Robert Louis Stevenson (novelista, poeta y ensayista escocés) escribió en su momento que “saber lo que a uno le gusta es el comienzo de la sabiduría y la madurez”. Ese saber es lo que nos impulsa a aprender, a obtener lo que se quiere, inclusive, la nada: ser nadie.
Porque no significar es también un querer, un deseo –incluso— una virtud para aquel que logra conseguirlo. Bukowski se preguntaba dónde estaba el lugar donde no se hacía nada, porque él no quería (ser) hacer nada.
Pero el tema de este texto no es la no significancia o la búsqueda de la nada (visión del mundo distinta, un rompimiento como cualquier corriente artística o literaria nueva que se opone a la rigidez de lo establecido. En los años sesenta se sostuvo por algún tiempo el movimiento del Nadaísmo), sino el impulso creador y de ruptura que se origina en el saber, conocer, que se desata una vez logramos encontrar lo que nos gusta.
Perfilarnos de cara a alguna cosa como puede ser un objetivo o meta, o yéndonos a un plano mucho más amplio, a una forma de vida y vivirla de acuerdo a la serie de preceptos que consideramos adecuados para nosotros, es benéfico no solo en un plano individual sino social.
Y esto se consigue una vez entendemos qué queremos y por qué lo queremos. Qué es aquello que nos gusta.

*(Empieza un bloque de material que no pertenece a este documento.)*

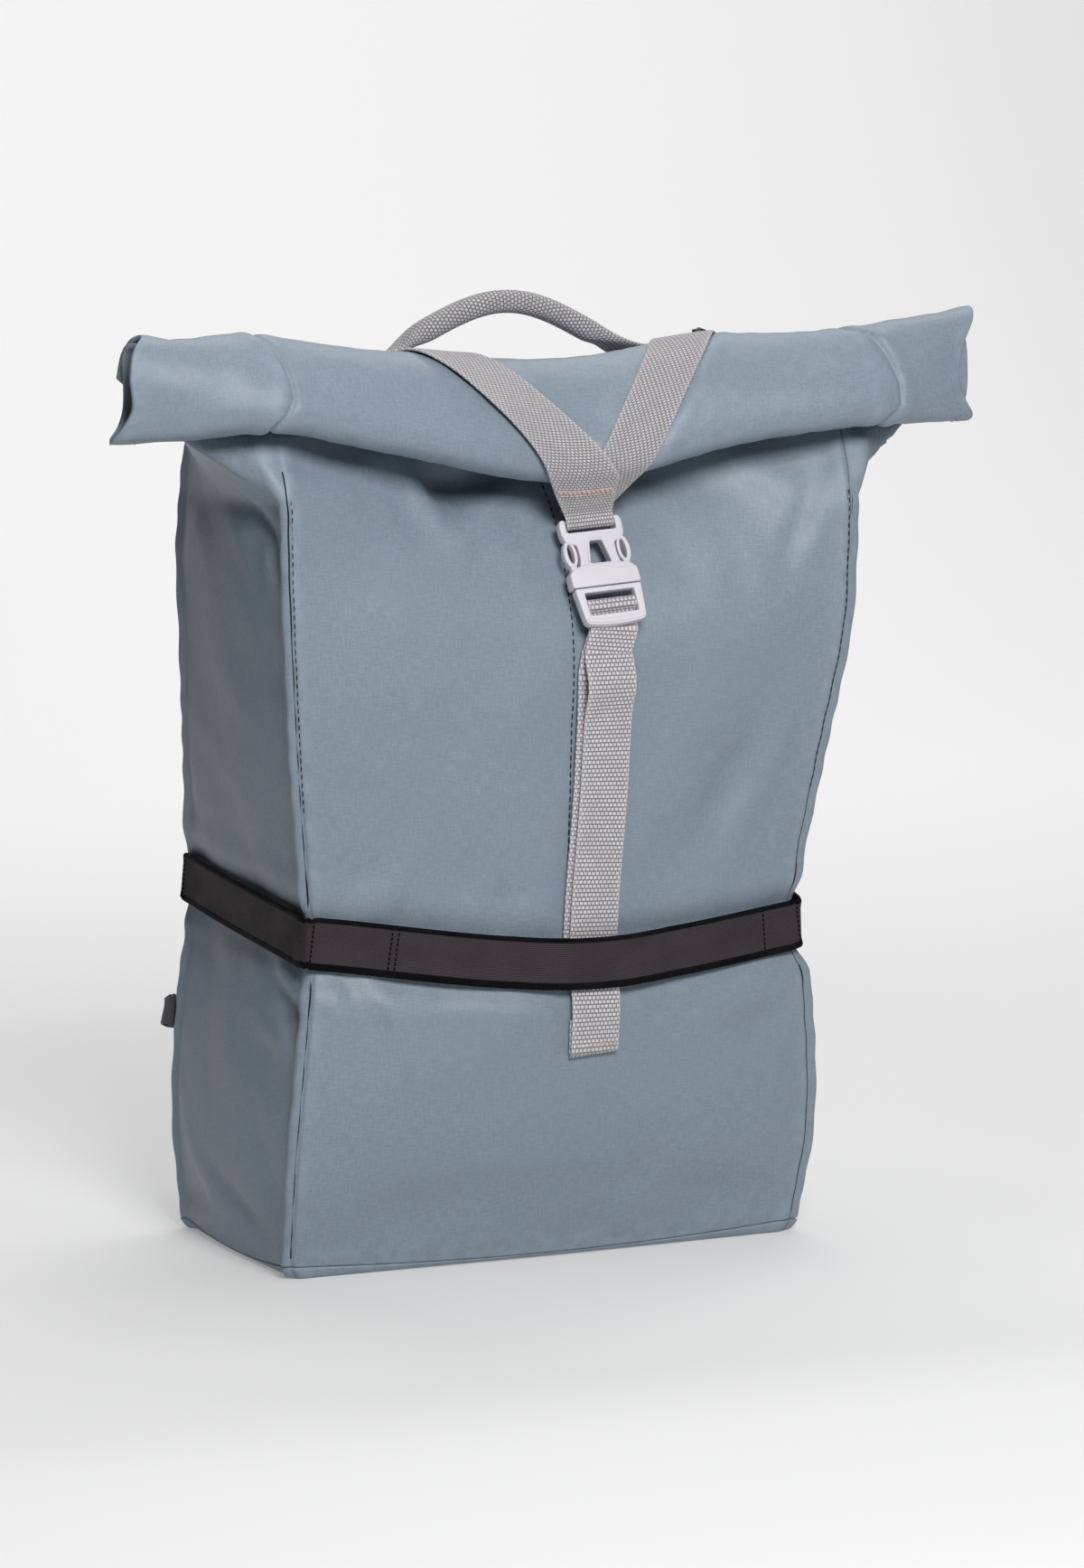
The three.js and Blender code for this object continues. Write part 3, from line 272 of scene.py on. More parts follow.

Qué es lo que llena nuestros vacíos.
El beneficio es perceptible. Una vez encontramos lo que nos gusta experimentamos una sensación de satisfacción que va más allá de la idea de plenitud materialista actual en el terreno financiero, familiar, político, social; es decir, ideas fantasiosas que van enfocadas a saciar los deseos superficiales de los individuos.
Porque la verdadera expansión de la abundancia no es tener (el sentido de pertenencia del objeto, de lo concreto: el que tiene está seguro de que algo lleva su nombre y las cosas lo aprehenden) sino saber (conocimiento, sabiduría e intuición: el que sabe no está seguro de nada).
Es decir que al saber qué nos gusta nos liberará de las cargas emocionales fundadas por los objetos, por los productos (cualesquiera) que sirven de estímulos para mantenernos en el redil de lo efímero, de lo aparente.
Aparentar es lo correcto en la actualidad: creer saber, creer conocer, creer significar, creer en la importancia de sí mismo, y peor, creer su máscara.
Máscara que es distancia entre lo que desea y pretende ser de cara a los demás —su realidad está tan lejos de sí mismo que de tanto ya le resulta extraña.
No saber lo que nos gusta, no saber qué estilo de vida queremos vivir –por aquello del qué dirán, por ser políticamente incorrectos, por el miedo a no pertenecer o encajar— no solo es mentiroso sino peligroso a nivel individual y social, porque es seguir alimentando al gran monstruo que hemos inventado (por ejemplo, nuestro país).
Y ya conocemos al gran monstruo, su apetito, su gusto por comernos vivos y en partes.
Saber lo que nos gusta, saber nuestra vocación también se puede reflejar en el bien hacer práctico dentro de las sociedades; va mucho más allá de la felicidad que nos provocará: nos hará parte de la modernidad, de la fisura, de la ruptura que en sí misma es un nuevo camino, una nueva realidad: el derrocamiento del gran Cínico.
No es un comenzar sino una redirección en materia personal, social, académica, laboral, política, etcétera.
Stevenson decía: “la juventud es enteramente experimental”. A razón de esto último, tal vez, habría que pensar en ser, intelectual y emocionalmente, jóvenes. Vivir para seguir experimentando, así —y sin miedos— muy probablemente lograremos conocer qué es lo que nos gusta (nuestra vocación), y entonces seremos otros.